● Data provided:

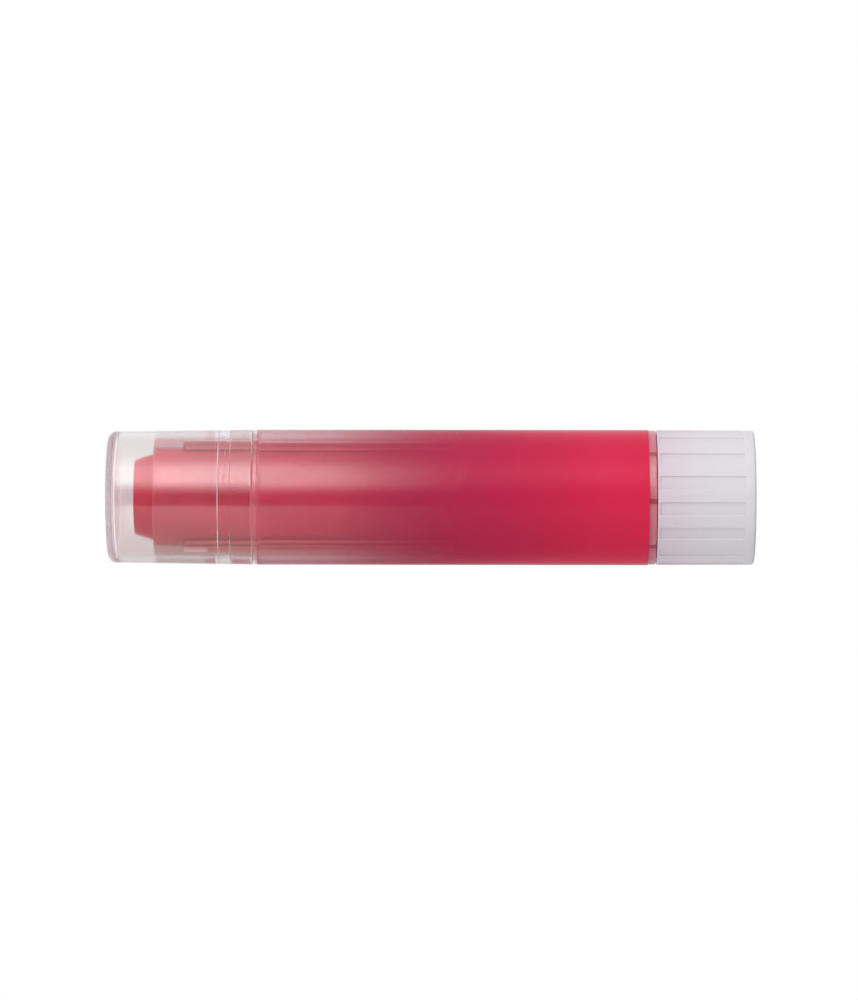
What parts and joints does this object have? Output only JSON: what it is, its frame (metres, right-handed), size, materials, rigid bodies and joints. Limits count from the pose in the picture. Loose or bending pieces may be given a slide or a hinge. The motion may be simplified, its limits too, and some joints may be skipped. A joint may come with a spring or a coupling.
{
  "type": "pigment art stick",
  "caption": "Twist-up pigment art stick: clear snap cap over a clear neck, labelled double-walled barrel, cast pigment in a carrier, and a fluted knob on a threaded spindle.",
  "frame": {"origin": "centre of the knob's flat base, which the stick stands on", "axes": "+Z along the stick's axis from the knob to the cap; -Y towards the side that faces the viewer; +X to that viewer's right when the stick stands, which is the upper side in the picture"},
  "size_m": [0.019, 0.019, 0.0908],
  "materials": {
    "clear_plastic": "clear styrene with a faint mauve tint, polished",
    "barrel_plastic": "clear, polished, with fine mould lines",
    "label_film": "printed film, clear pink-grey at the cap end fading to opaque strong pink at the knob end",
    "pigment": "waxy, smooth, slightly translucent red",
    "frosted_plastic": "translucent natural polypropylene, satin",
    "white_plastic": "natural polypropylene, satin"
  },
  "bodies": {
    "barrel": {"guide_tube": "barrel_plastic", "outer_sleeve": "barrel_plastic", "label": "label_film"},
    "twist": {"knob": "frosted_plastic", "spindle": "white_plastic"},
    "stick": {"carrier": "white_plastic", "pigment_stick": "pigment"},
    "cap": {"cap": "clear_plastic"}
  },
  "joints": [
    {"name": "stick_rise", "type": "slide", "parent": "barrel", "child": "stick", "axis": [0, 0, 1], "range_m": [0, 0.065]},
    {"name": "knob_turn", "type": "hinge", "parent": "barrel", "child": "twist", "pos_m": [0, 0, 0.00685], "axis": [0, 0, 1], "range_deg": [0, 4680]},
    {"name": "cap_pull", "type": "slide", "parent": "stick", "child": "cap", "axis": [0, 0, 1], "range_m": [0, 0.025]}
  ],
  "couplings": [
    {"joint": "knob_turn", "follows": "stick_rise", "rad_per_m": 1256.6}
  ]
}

* * *

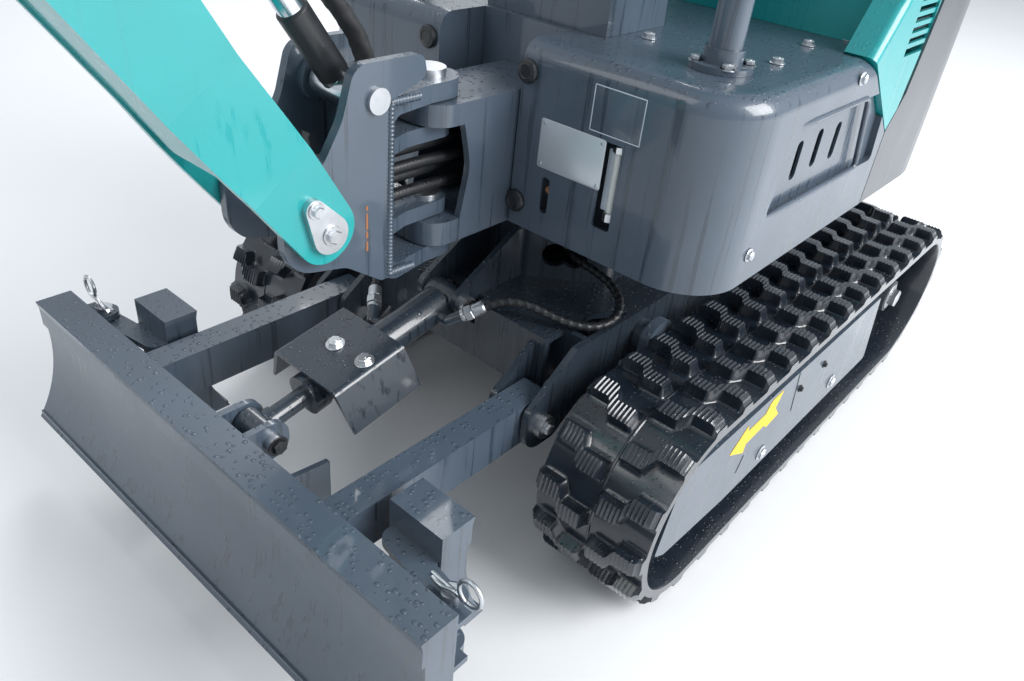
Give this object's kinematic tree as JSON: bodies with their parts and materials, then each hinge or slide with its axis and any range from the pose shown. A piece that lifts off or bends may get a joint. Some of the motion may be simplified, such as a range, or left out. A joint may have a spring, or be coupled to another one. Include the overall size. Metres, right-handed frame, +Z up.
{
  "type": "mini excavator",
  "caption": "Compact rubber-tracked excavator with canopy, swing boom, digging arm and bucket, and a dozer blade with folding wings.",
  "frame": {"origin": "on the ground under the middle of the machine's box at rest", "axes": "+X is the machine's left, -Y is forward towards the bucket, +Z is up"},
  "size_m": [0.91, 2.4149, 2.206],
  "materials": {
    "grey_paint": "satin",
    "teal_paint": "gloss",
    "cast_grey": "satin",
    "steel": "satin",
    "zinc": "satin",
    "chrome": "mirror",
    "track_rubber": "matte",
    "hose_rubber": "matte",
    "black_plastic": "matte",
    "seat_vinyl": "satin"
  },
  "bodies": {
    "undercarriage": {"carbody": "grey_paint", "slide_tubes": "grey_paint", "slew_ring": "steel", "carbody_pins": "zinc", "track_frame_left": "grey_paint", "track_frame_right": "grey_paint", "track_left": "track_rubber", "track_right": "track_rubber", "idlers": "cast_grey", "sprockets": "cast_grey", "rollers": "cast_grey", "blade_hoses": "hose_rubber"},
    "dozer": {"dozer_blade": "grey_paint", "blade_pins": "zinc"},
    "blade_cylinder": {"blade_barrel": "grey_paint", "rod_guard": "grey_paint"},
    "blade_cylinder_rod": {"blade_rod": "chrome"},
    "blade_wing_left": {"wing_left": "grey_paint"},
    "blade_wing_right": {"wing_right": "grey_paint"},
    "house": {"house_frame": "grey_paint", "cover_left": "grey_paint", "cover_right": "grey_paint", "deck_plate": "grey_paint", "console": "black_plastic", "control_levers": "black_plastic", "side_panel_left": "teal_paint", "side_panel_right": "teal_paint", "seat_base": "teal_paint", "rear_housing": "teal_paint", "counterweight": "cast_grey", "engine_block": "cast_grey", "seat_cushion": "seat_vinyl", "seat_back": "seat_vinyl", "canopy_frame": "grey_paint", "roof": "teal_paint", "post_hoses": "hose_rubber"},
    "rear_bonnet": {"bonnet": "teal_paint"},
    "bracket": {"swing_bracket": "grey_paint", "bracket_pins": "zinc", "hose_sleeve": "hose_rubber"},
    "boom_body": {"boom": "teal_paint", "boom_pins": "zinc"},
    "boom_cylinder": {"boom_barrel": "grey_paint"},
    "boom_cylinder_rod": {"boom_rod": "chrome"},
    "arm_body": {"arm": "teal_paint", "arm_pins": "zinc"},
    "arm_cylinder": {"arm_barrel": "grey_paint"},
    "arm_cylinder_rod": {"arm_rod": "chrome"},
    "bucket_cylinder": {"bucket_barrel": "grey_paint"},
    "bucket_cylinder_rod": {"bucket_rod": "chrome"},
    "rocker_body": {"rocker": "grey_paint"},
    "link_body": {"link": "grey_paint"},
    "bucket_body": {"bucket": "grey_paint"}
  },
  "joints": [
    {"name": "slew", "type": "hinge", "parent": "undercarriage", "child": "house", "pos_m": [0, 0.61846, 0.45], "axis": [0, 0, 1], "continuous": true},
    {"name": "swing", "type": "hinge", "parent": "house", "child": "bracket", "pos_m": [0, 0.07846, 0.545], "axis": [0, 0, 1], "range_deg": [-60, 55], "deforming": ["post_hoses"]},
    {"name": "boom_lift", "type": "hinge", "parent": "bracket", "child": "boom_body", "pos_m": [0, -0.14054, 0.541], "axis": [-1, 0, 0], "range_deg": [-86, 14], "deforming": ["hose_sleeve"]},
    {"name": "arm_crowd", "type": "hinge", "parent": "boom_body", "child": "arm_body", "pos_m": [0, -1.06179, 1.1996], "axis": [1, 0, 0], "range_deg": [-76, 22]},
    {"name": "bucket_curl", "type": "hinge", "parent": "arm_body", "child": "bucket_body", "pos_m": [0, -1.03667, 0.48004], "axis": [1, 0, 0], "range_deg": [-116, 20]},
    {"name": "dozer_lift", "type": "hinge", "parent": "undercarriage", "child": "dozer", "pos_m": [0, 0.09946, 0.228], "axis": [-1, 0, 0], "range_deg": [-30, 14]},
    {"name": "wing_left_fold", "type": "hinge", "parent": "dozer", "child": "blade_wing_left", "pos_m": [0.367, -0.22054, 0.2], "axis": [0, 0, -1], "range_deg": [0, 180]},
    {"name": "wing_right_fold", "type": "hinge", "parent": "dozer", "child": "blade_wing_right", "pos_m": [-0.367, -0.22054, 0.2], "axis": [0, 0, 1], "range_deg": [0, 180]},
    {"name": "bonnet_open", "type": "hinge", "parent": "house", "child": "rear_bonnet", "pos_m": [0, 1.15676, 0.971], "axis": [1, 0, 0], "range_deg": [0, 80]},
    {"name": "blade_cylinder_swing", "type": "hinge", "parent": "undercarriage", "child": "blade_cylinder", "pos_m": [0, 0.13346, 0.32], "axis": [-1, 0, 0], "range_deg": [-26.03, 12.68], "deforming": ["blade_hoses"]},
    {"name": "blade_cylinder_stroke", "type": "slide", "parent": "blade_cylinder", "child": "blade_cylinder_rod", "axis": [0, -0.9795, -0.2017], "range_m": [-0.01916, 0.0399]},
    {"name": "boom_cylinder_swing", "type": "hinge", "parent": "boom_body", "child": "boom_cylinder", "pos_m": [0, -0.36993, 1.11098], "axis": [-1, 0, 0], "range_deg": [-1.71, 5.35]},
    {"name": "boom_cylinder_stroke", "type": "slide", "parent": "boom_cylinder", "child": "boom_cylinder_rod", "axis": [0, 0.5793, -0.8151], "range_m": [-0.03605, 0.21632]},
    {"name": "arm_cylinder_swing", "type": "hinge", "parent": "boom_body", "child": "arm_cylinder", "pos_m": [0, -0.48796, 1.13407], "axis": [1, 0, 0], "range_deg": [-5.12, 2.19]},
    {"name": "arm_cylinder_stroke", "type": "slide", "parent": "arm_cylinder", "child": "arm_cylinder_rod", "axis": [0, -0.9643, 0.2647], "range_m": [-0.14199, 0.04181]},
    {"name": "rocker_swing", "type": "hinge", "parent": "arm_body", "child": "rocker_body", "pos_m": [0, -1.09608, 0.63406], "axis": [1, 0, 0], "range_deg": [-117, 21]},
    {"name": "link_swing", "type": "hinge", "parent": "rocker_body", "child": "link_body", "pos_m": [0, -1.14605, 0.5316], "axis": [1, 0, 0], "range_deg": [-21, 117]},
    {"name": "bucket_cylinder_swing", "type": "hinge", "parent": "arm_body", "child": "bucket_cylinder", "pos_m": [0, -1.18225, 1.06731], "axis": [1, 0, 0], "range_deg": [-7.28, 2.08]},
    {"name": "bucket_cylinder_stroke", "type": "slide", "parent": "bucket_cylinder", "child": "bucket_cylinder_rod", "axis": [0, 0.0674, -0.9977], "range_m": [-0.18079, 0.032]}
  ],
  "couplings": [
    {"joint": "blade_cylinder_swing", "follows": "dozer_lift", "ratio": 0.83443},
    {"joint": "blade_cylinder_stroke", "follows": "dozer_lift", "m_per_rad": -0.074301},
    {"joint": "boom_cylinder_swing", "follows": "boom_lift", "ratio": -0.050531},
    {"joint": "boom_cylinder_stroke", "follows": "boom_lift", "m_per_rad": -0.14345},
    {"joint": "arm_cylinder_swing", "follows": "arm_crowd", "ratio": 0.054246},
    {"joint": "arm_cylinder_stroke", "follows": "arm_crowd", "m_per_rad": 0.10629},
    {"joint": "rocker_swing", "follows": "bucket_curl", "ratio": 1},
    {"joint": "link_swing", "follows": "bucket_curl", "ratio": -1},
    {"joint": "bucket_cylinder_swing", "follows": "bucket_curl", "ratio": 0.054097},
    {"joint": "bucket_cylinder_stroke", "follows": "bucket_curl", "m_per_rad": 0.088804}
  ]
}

● Work to be completed:
Tally up the lines in the records containing the word "pose", then give the count and nothing else.

● Written answer:
2